Text by Ranjani Rajandran
Edited by: Desirae Tan
1. Kala Purkha – Bolivia
You may have heard of food being prepared over hot stones, but in the little town of Potosi in Bolivia, a traditional soup known as the kala purkha is prepared by dropping hot stones into the soup to cook it. This corn-based soup usually contains meat and vegetables, and is cooked by dropping red hot pumice stones into it. The resulting soup is served still bubbling from the hot stones, so be careful not to burn your tongue, or break your teeth!
Bubbling hot Kala Purkha
Pumice Stone in the Soup
2. Chicken Hearts – Brazil
An average Singaporean may not flinch at the sight of chicken feet served up with a side of noodles, but a particularly interesting delicacy in Brazil is barbequed chicken hearts. These little roasted hearts are reminiscent of local satay skewers, but each chicken heart has a firm bite. Grilled to perfection with minimal spices, they are juicy and have a good chewy texture to them. Perfect for a nice afternoon snack when you’re feeling just a little peckish!
Grilled Chicken Hearts
3. Alpaca and Llama – Bolivia, Peru
Feeling hungry but beef seems to have lost some of its appeal? Try an alpaca steak instead! Alpacas and llamas, raised for their high quality wool, also double up as a healthier alternative to the traditional beef steak in the Andean region of South America, namely Bolivia and Peru. Alpaca meat is more commonly found in Peru, while Bolivians tend to favour llama meat. Both meats are almost sweet, and have a very strong flavor of grass (which may remind you of being in a petting zoo) because alpacas and llamas are traditionally reared as free-ranging animals. Their meat is more tender than beef, and contains far less fat and cholesterol. Alpaca meat is also less stringy than llama meat, but both beat beef in terms of health benefits!

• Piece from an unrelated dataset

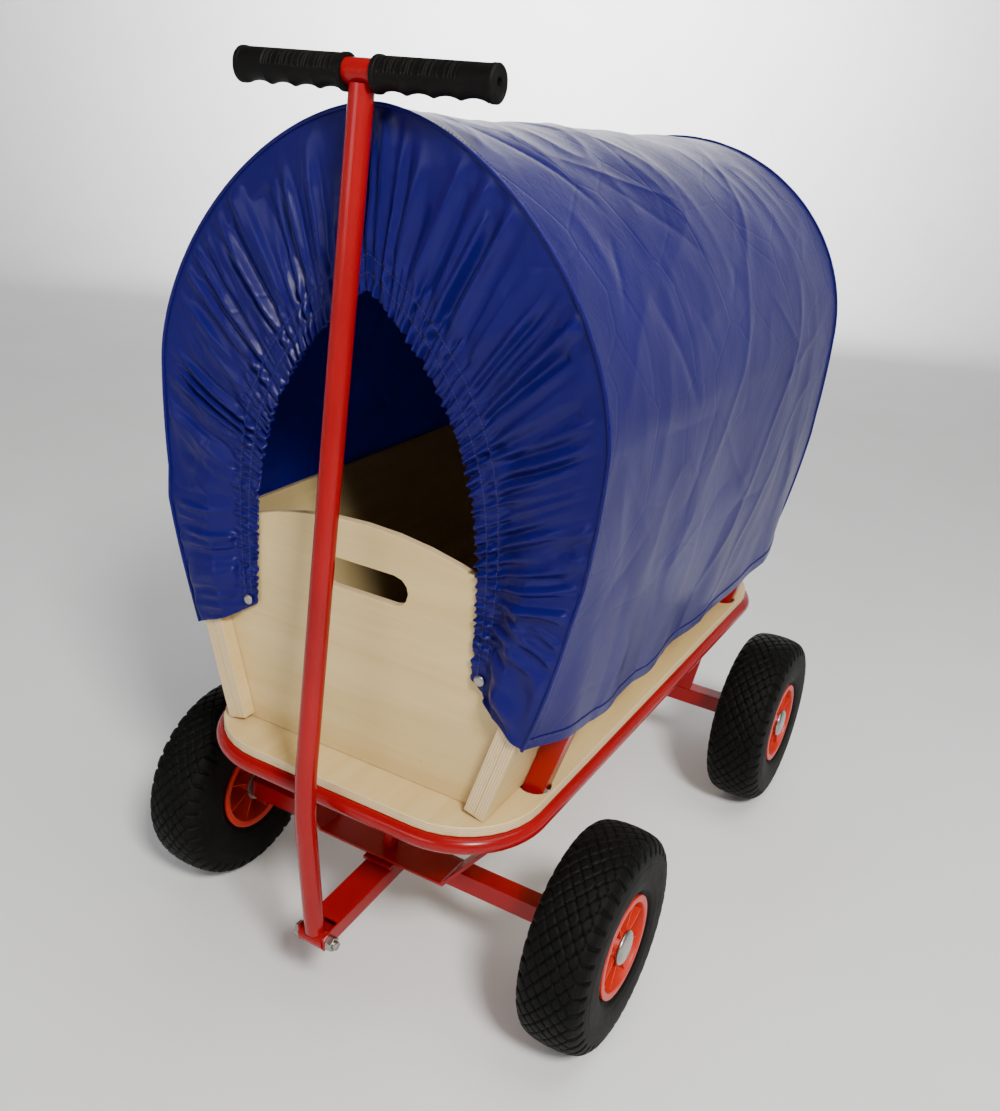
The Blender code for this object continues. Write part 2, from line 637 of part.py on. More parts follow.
def cover_end_y(z):
    """How far from the wagon's middle the cover's end skin stands at a height."""
    if z <= COVER_BOX_TOP_Z:
        return COVER_END_LOW_Y
    if z < COVER_HIP_Z:
        share = (z - COVER_BOX_TOP_Z) / (COVER_HIP_Z - COVER_BOX_TOP_Z)
        return COVER_END_LOW_Y + (COVER_END_HIP_Y - COVER_END_LOW_Y) * share
    share = (z - COVER_HIP_Z) / (ARCH_WIDEST_Z + FRONT_ARCH[1] - COVER_HIP_Z)
    return COVER_END_HIP_Y + (COVER_END_TOP_Y - COVER_END_HIP_Y) * share


def cover_row(along, tuck, hem):
    """One line of cover points over the top, from the left hem to the right hem."""
    heights = [hem + (COVER_BOX_TOP_Z - hem) * i / 3 for i in range(4)]
    heights.append((COVER_BOX_TOP_Z + ARCH_WIDEST_Z) / 2)
    right = half_arch(along, tuck, heights)
    full = [(-x, z) for x, z in right] + [(x, z) for x, z in reversed(right[:-1])]
    return [(x, cover_end_y(z) * (2 * along - 1), z) for x, z in full]


def door_row():
    """Edge of the front opening, with as many points as a cover row."""
    count = (len(cover_row(*COVER_ROWS[0])) - 1) // 2
    right = []
    for i in range(count + 1):
        share = 1 - (1 - i / count) ** 1.5
        x = DOOR_HALF_WIDTH * (1 - share ** DOOR_ROUNDNESS)
        right.append((x, -DOOR_Y, DOOR_BOTTOM_Z + DOOR_HEIGHT * share))
    return [(-x, y, z) for x, y, z in right] + list(reversed(right[:-1]))


def front_rows():
    """Skin between the front arch and the opening, kept clear of the battens."""
    arch, door = cover_row(*COVER_ROWS[0]), door_row()
    rows = []
    for share, recess in ((0.50, 0.0), (0.72, 0.9)):
        row = []
        for outer, inner in zip(arch, door):
            point = Vector(outer).lerp(Vector(inner), share)
            flat_y = -cover_end_y(point.z)
            point.y = flat_y + (-DOOR_Y - flat_y) * recess
            row.append(tuple(point))
        rows.append(row)
    return [door] + rows[::-1]


def rear_columns(last_row):
    """Closed rear skin: lines across from each left point to its right partner."""
    count = len(last_row)
    half = count // 2
    lift = 0.05
    lines = []
    for j in range(half):
        (x, y, z), line = last_row[j], []
        for share in (-1.0, -0.5, 0.0, 0.5, 1.0):
            raised = z + lift * (1 - share ** 2) * max(0.0, 1 - j / 4)
            line.append((-x * share * -1.0, cover_end_y(raised), raised))
        lines.append(line)
    return lines, last_row[half]


def canopy_cover(parent):
    """Sewn cover as one shell: roof and sides, front with its opening, closed rear."""
    bm = bmesh.new()
    rows = front_rows() + [cover_row(*row) for row in COVER_ROWS]
    grid = [[bm.verts.new(point) for point in row] for row in rows]
    for row, following in zip(grid, grid[1:]):
        for a, b, c, d in zip(row, row[1:], following[1:], following):
            bm.faces.new((a, b, c, d))
    lines, ridge = rear_columns(rows[-1])
    columns = [[bm.verts.new(point) for point in line] for line in lines]
    for line, above in zip(columns, columns[1:]):
        for a, b, c, d in zip(line, line[1:], above[1:], above):
            bm.faces.new((a, b, c, d))
    crown = bm.verts.new(ridge)
    for a, b in zip(columns[-1], columns[-1][1:]):
        bm.faces.new((a, b, crown))
    bmesh.ops.remove_doubles(bm, verts=bm.verts, dist=1e-5)
    bmesh.ops.recalc_face_normals(bm, faces=bm.faces)
    top_face = max(bm.faces, key=lambda face: face.calc_center_median().z)
    if top_face.normal.z < 0:
        bmesh.ops.reverse_faces(bm, faces=bm.faces)
    cover = object_from_bmesh(bm)
    skin = cover.modifiers.new("cloth", "SOLIDIFY")
    skin.thickness = COVER_THICKNESS
    skin.offset = -1.0
    skin.use_even_offset = True
    place(smooth(cover), "canopy_cover", parent, (0.0, 0.0, 0.0), look=CANOPY_BLUE)


def hoops(parent):
    """Bent rods: feet in the box corners, arch inside the cover."""
    slope = Vector((math.sin(LEAN), math.cos(LEAN)))
    for sign, end in FRONT_AND_REAR:
        along = (sign + 1) / 2
        socket = Vector((HOOP_SOCKET_X, HOOP_SOCKET_Z))
        foot = socket - slope * (HOOP_SOCKET_DEPTH - 0.002)
        tuck = COVER_ROWS[0][1] if sign < 0 else COVER_ROWS[-1][1]
        arch = half_arch(along, tuck, HOOP_BEND_HEIGHTS, HOOP_INSET)
        top_z = arch[-1][1]
        right = [tuple(foot), tuple(socket)] + arch
        full = [(-x, z) for x, z in right] + [(x, z) for x, z in reversed(right[:-1])]
        points = []
        for x, z in full:
            share = max(0.0, (z - HOOP_SOCKET_Z) / (top_z - HOOP_SOCKET_Z))
            inner_y = COVER_END_TOP_Y - HOOP_INSET
            points.append((x, sign * (HOOP_SOCKET_Y + (inner_y - HOOP_SOCKET_Y) * share), z))
        place(tube(points, HOOP_RADIUS, sides=8), "hoop_" + end, parent, (0.0, 0.0, 0.0), look=ROD_GREY)


def snaps(parent):
    """Snap buttons that hold the front corners of the cover to the box."""
    for side, word in LEFT_AND_RIGHT:
        profile = [(0.0, 0.0026), (0.0040, 0.0024), (SNAP_RADIUS, 0.0010), (SNAP_RADIUS, 0.0), (0.0, 0.0)]
        button = turned(profile, 16, closed=False)
        place(button, "snap_" + word, parent, (side * SNAP_X, -0.3873, SNAP_Z), AROUND_Y, ZINC)


# -------------------------------------------------------------------- handle
def handle_line():
    """Centre line from the pivot up past the knee to the cross tube, as (y, z)."""
    return [(PIVOT_Y, PIVOT_Z), (-0.4587, 0.169), (-0.4652, 0.228), (-0.4700, 0.272), (-0.4712, 0.290),
            (-0.4712, 0.310), (-0.4702, 0.340), (-0.4674, 0.369), (CROSS_TUBE_Y, CROSS_TUBE_Z)]


def handle_tube(parent):
    """Bent tube whose ends are mitred round the pivot sleeve and the cross tube."""
    bar = tube([(0.0, y, z) for y, z in handle_line()], HANDLE_RADIUS, HANDLE_WALL, sides=12)
    foot = put(cylinder(SLEEVE_RADIUS + GAP, 0.06), (0.0, PIVOT_Y, PIVOT_Z), AROUND_X)
    below = put(box((0.06, 0.06, 0.04)), (0.0, PIVOT_Y, PIVOT_Z - 0.02))
    head = put(cylinder(CROSS_TUBE_RADIUS + GAP, 0.06), (0.0, CROSS_TUBE_Y, CROSS_TUBE_Z), AROUND_X)
    above = put(box((0.06, 0.06, 0.04)), (0.0, CROSS_TUBE_Y, CROSS_TUBE_Z + 0.02))
    bar = boolean(bar, [foot, below, head, above])
    pivot = (0.0, PIVOT_Y, PIVOT_Z)
    recentre(bar, pivot)
    place(smooth(bar), "handle_tube", parent, pivot, look=PAINT_RED)


def pivot_sleeve(parent):
    half, bore = 0.0155, SHANK_RADIUS + GAP
    profile = [(SLEEVE_RADIUS, half), (SLEEVE_RADIUS, -half), (bore, -half), (bore, half)]
    place(turned(profile, 20), "pivot_sleeve", parent, (0.0, PIVOT_Y, PIVOT_Z), AROUND_X, PAINT_RED)


def cross_tube(parent):
    half, bore = CROSS_TUBE_HALF_LENGTH, CROSS_TUBE_RADIUS - HANDLE_WALL
    profile = [(CROSS_TUBE_RADIUS, half), (CROSS_TUBE_RADIUS, -half), (bore, -half), (bore, half)]
    centre = (0.0, CROSS_TUBE_Y, CROSS_TUBE_Z)
    place(turned(profile, 20), "handle_cross_tube", parent, centre, AROUND_X, PAINT_RED)


def grips(parent):
    """Rubber grips with four finger ridges underneath and a vent hole in the end."""
    bore, vent = CROSS_TUBE_RADIUS + GAP, 0.002
    stations = 16
    for side, word in LEFT_AND_RIGHT:
        outer = [(GRIP_RADIUS - 0.0015, GRIP_LENGTH)]
        outer += [(GRIP_RADIUS, 0.001 + (GRIP_LENGTH - 0.003) * (1 - i / stations)) for i in range(stations)]
        outer += [(GRIP_RADIUS, 0.0)]
        inner_end = GRIP_LENGTH - GRIP_END_WALL
        profile = outer + [(bore, 0.0), (bore, inner_end), (vent, inner_end), (vent, GRIP_LENGTH)]
        grip = turned(profile, 18)
        down = Vector((side * 1.0, 0.0, 0.0))
        for vertex in grip.data.vertices:
            across = Vector((vertex.co.x, vertex.co.y, 0.0))
            share = min(max(vertex.co.z / GRIP_LENGTH, 0.0), 1.0)
            ridge = 0.5 - 0.5 * math.cos(2 * math.pi * FINGER_COUNT * share)
            if across.length > GRIP_RADIUS - 0.0005:
                facing = max(0.0, across.normalized().dot(down))
                vertex.co += across.normalized() * FINGER_DEPTH * ridge * facing ** 2
        start = (side * GRIP_START_X, CROSS_TUBE_Y, CROSS_TUBE_Z)
        place(smooth(grip), "grip_" + word, parent, start, (0.0, side * math.pi / 2, 0.0), GRIP_RUBBER)


# ------------------------------------------------------------------ assembly
def build():
    root = make_empty("wagon_root", (0.0, 0.0, 0.0))
    root.location = (0.0, ORIGIN_SHIFT_Y, 0.0)
    steering = make_empty("steering_axis", (0.0, KINGPIN_Y, AXLE_Z), root)
    handle = make_empty("handle_axis", (0.0, PIVOT_Y, PIVOT_Z), steering)
    frame_ring(root)
    cross_bars(root)
    front_carrier(root)
    kingpin(root)
    rear_bracket(root)
    axle("rear", AXLE_REAR_Y, root)
    deck(root)
    for side, word in LEFT_AND_RIGHT:
        box_side(side, word, root)
    end_panels(root)
    hoops(root)
    canopy_cover(root)
    snaps(root)
    axle("front", AXLE_FRONT_Y, steering)
    steering_head(steering)
    tongue(steering)
    pivot_bolt(steering)
    handle_tube(handle)
    pivot_sleeve(handle)
    cross_tube(handle)
    grips(handle)


clear_scene()
wagon = bpy.data.collections.new("pull_wagon")
bpy.context.scene.collection.children.link(wagon)
build()
bpy.context.view_layer.update()
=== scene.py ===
"""Looks for the pull wagon: cloth canopy, tyres, rims, grips, paint, plywood and studio.

Metres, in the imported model's frame: +Z up, the handle end faces -Y, X runs across.
"""
import math

import bmesh
import bpy
import numpy as np
from mathutils import Matrix, Vector


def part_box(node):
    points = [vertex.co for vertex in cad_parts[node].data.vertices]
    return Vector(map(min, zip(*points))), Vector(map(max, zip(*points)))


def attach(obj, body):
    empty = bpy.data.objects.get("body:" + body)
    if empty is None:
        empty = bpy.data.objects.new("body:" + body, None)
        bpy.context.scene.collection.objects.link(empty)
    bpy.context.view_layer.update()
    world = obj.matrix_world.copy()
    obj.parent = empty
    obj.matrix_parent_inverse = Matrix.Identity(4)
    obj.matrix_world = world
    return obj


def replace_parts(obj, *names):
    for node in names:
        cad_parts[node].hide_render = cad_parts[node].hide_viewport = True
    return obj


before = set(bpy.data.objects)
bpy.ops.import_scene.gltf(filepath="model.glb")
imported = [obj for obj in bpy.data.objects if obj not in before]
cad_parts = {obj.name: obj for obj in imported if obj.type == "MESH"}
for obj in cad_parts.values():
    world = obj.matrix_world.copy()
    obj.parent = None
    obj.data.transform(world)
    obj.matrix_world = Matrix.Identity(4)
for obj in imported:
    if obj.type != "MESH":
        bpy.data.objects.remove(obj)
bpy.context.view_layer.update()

# ---------------------------------------------------------------- dimensions
_deck_low, _deck_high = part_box("deck_board")
MID_Y = (_deck_low.y + _deck_high.y) / 2          # middle of the deck
SIDES = ((-1, "left"), (1, "right"))
ENDS = ((-1, "front"), (1, "rear"))
CORNERS = [(end, word, side) for _, end in ENDS for side, word in SIDES]

# Cover: the same arches as its CAD solid (half width, rise, roundness)
FRONT_ARCH = (0.2614, 0.2692, 1.72)
REAR_ARCH = (0.2556, 0.2425, 2.00)
WIDEST_Z = 0.719
COVER_ROWS = (                    # share of the way back, inward curve of the side, hem height
    (0.00, 0.55, 0.415), (0.08, 0.26, 0.411), (0.17, 0.24, 0.404), (0.50, 0.33, 0.382),
    (0.83, 0.18, 0.393), (0.92, 0.19, 0.398), (1.00, 0.38, 0.400))
END_Y = ((0.0, 0.4005), (0.566, 0.4005), (0.600, 0.3935), (0.988, 0.378))
DOOR_HALF_WIDTH = 0.139
DOOR_BOTTOM_Z = 0.463
DOOR_HEIGHT = 0.366
DOOR_ROUNDNESS = 3.5
DOOR_Y = 0.3845
CLOTH_THICKNESS = 0.0007
LEFT_HITCH = 0.014                                # the front left corner hangs a little short
COLUMNS = 720
ROOF_ROWS = 160
FRONT_ROWS = 60
REAR_ROWS = 24
FRONT_SHARES = np.linspace(1, 0, FRONT_ROWS + 1)[:-1]       # 1 at the door edge, 0 at the arch
FRONT = slice(0, FRONT_ROWS)
ROOF = slice(FRONT_ROWS, FRONT_ROWS + ROOF_ROWS)
REAR = slice(FRONT_ROWS + ROOF_ROWS, FRONT_ROWS + ROOF_ROWS + REAR_ROWS)
PUCKERS = 92                                      # gathers along the door edge
ELASTIC_SHARES = (0.90, 0.80)                     # the two lines of elastic beside it
PACKING_CREASES, CREASE_SEED = 130, 21
RIM_RIBS = 8
GRIP_RIBS, GRIP_FINGERS = 34, 4
SIDE_LEAN = math.radians(16.3)


# ------------------------------------------------------------ number helpers
def lattice_noise(x, y, seed):
    """Smooth repeatable noise in -1..1 on arrays of coordinates, one cell per unit."""
    table = np.random.RandomState(seed).uniform(-1.0, 1.0, (256, 256))
    x, y = np.broadcast_arrays(np.asarray(x, float), np.asarray(y, float))
    ix, iy = np.floor(x).astype(int), np.floor(y).astype(int)
    fx, fy = x - ix, y - iy
    fx, fy = fx * fx * (3 - 2 * fx), fy * fy * (3 - 2 * fy)
    x0, x1, y0, y1 = ix % 256, (ix + 1) % 256, iy % 256, (iy + 1) % 256
    low = table[x0, y0] * (1 - fx) + table[x1, y0] * fx
    high = table[x0, y1] * (1 - fx) + table[x1, y1] * fx
    return low * (1 - fy) + high * fy


def smoothstep(low, high, value):
    t = np.clip((np.asarray(value, float) - low) / (high - low), 0.0, 1.0)
    return t * t * (3 - 2 * t)


def bump_window(low, high, value, ramp):
    """One between low and high, fading to zero over a ramp outside each."""
    return smoothstep(low - ramp, low, value) * (1 - smoothstep(high, high + ramp, value))


def resample(points, count):
    """Evenly spaced points along a polyline."""
    points = np.asarray(points, float)
    steps = np.linalg.norm(np.diff(points, axis=0), axis=1)
    along = np.concatenate(([0.0], np.cumsum(steps)))
    wanted = np.linspace(0.0, along[-1], count)
    return np.stack([np.interp(wanted, along, points[:, i]) for i in range(points.shape[1])], axis=1)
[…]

Alpaca Steak with Quinoa Risotto
4. Tortoise Eggs – Peru
Boiled Tortoise Eggs
Eggs are an excellent source of protein, but in Peru, chickens aren’t the only source of eggs. Tortoise eggs are commonly consumed by the locals, and are even preferred to chicken eggs for their more unique taste. The eggs resemble slightly deflated ping-pong balls, and are usually prepared by boiling them for a few minutes. The resulting egg is slightly gelatinous in texture, and slightly salty, but does not have the distinctly eggy taste of chicken eggs. Very delicious indeed!